In that case, the application will still return the most similar vector stored in the FAISS database, even if it’s not relevant to the user’s query.  
Keep in mind that the retrieval process relies on **L2 (Euclidean) distance** to calculate similarity.  
Therefore, while the system always returns the “closest” vector, that doesn’t necessarily mean the answer will accurately address the user’s question — it’s simply the best match numerically.



##### **How could you improve this system to handle more questions or longer documents?**

- **Optimize similarity search:**  
  L2 distance works well for small datasets, but performance degrades as the dataset grows.  
  In larger collections, algorithms such as **HNSW (Hierarchical Navigable Small World graphs)** or **IVF (Inverted File Index)** can improve both search time and accuracy.

- **Integrate a Large Language Model (LLM):**  
  Adding an LLM to the pipeline (e.g., using a *retrieval + generation* approach) makes the system more robust.  
  The LLM can refine, combine, or even generate new answers based on the retrieved chunks, reducing irrelevant or incomplete responses.

- **Add metadata filtering:**  
  Include contextual metadata (e.g., topic, source, date) to allow filtered retrieval, ensuring only relevant document sections are compared.  
  This reduces noise and improves the quality of the retrieved results.
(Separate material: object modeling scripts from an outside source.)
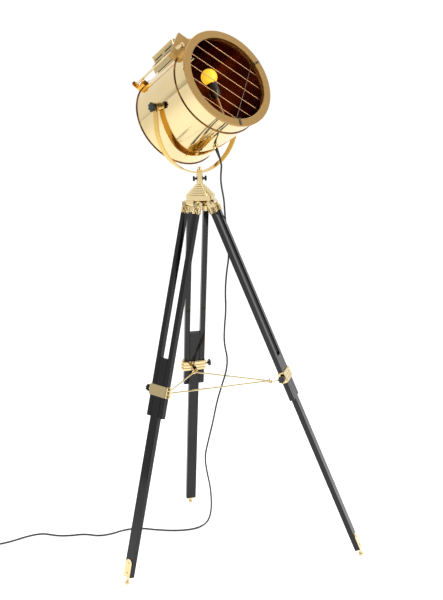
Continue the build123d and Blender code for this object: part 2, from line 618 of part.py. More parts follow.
# ---- vent chimney, carrying rod and its brackets ---------------------------------------------------
SEAT_R = DRUM_R + 0.1
with BuildPart() as vent_chimney:
    vent_length = VENT_FRONT - VENT_BACK
    vent_top = Plane(
        origin=on(DRUM, 0, VENT_TOP, (VENT_BACK + VENT_FRONT) / 2), x_dir=FAR, z_dir=-DRUM.y_dir
    )
    with BuildSketch(vent_top):
        RectangleRounded(2 * VENT_HALF, vent_length, 5)
    extrude(amount=100)
    with BuildSketch(vent_top):
        RectangleRounded(2 * VENT_HALF + 5, vent_length + 5, 6)
    extrude(amount=3)
    with BuildSketch(vent_top.offset(VENT_TOP - SEAT_R - 12)):
        RectangleRounded(2 * VENT_HALF + 22, vent_length + 8, 6)
    extrude(amount=70)
    add(drum_core(SEAT_R + 2.0), mode=Mode.SUBTRACT)
    with BuildSketch(vent_top):
        RectangleRounded(2 * VENT_HALF, vent_length, 5)
    extrude(amount=100)
    with BuildSketch(vent_top.offset(1.5)):
        RectangleRounded(2 * VENT_HALF - 3, vent_length - 3, 4)
    extrude(amount=120, mode=Mode.SUBTRACT)
    add(drum_core(SEAT_R), mode=Mode.SUBTRACT)
    for up in (162.0, 171.0, 180.0):
        slot = Plane(origin=on(DRUM, 0, up, 2), x_dir=AIM, z_dir=FAR)
        with BuildSketch(slot):
            with GridLocations(56, 1, 2, 1):
                SlotOverall(42, 4)
        extrude(amount=100, both=True, mode=Mode.SUBTRACT)
save(vent_chimney, "vent_chimney")

ROD_ANGLE, ROD_RADIUS, ROD_R = 132.6, 177.0, 3.2
PLATE_ANGLE, PLATE_FRONT, PLATE_TOP_R, SHEET = 139.0, 122.0, 182.0, 2.5
PLATE_START, PLATE_END, PLATE_ROOT = -2.0, 86.0, 110.0
FLANGE, FOLD = 22.0, 9.0
SLOT_X, SLOT_Y, SLOT_LENGTH, SLOT_WIDTH, SLOT_TURN = 42.0, 162.5, 44.0, 11.0, -27.0
with BuildPart() as front_bracket:
    seat = drum_plane(PLATE_ANGLE, PLATE_FRONT)
    with BuildSketch(seat):
        with Locations((PLATE_START, PLATE_ROOT)):
            Rectangle(PLATE_END - PLATE_START, PLATE_TOP_R - PLATE_ROOT, align=(Align.MIN, Align.MIN))
        with Locations((SLOT_X, SLOT_Y)):
            SlotOverall(SLOT_LENGTH, SLOT_WIDTH, rotation=SLOT_TURN, mode=Mode.SUBTRACT)
    extrude(amount=-SHEET)
    with BuildSketch(seat):
        with Locations((PLATE_START, PLATE_ROOT)):
            Rectangle(SHEET, PLATE_TOP_R - PLATE_ROOT, align=(Align.MIN, Align.MIN))
    extrude(amount=-FLANGE)
    with BuildSketch(seat):
        with Locations((PLATE_START, PLATE_TOP_R - SHEET)):
            Rectangle(PLATE_END - PLATE_START, SHEET, align=(Align.MIN, Align.MIN))
    extrude(amount=-FOLD)
    add(drum_core(SEAT_R), mode=Mode.SUBTRACT)
    with BuildSketch(SIDE):
        with Locations((DRUM_R + 0.5, BEAD_FRONT)):
            Rectangle(2 * BEAD_R + 0.6, 2 * BEAD_R + 0.6)
    revolve(axis=DRUM_AXIS, mode=Mode.SUBTRACT)
save(front_bracket, "front_bracket")

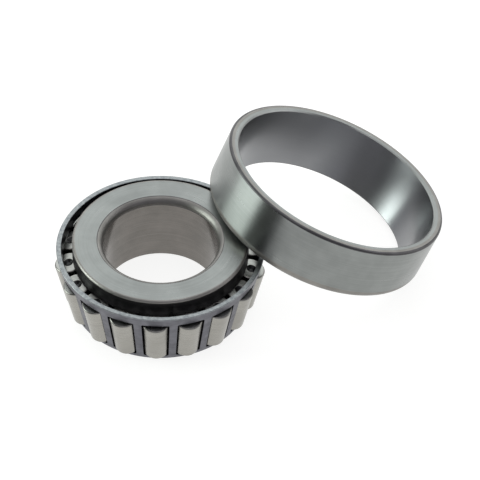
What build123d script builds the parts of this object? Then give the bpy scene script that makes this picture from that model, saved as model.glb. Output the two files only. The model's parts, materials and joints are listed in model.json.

- **Use hybrid search (semantic + keyword):**  
  Combine vector similarity with keyword-based search (like **BM25**).  
  This hybrid approach balances semantic understanding with lexical precision, improving relevance for factual or domain-specific queries. (this recommendation answer is AI generated)

- **Scale document processing:**  
  For longer documents, apply **hierarchical chunking** — dividing texts into sections and sub-sections — and store embeddings at different levels of granularity.  
  This allows retrieval at the most contextually appropriate level and supports better scalability.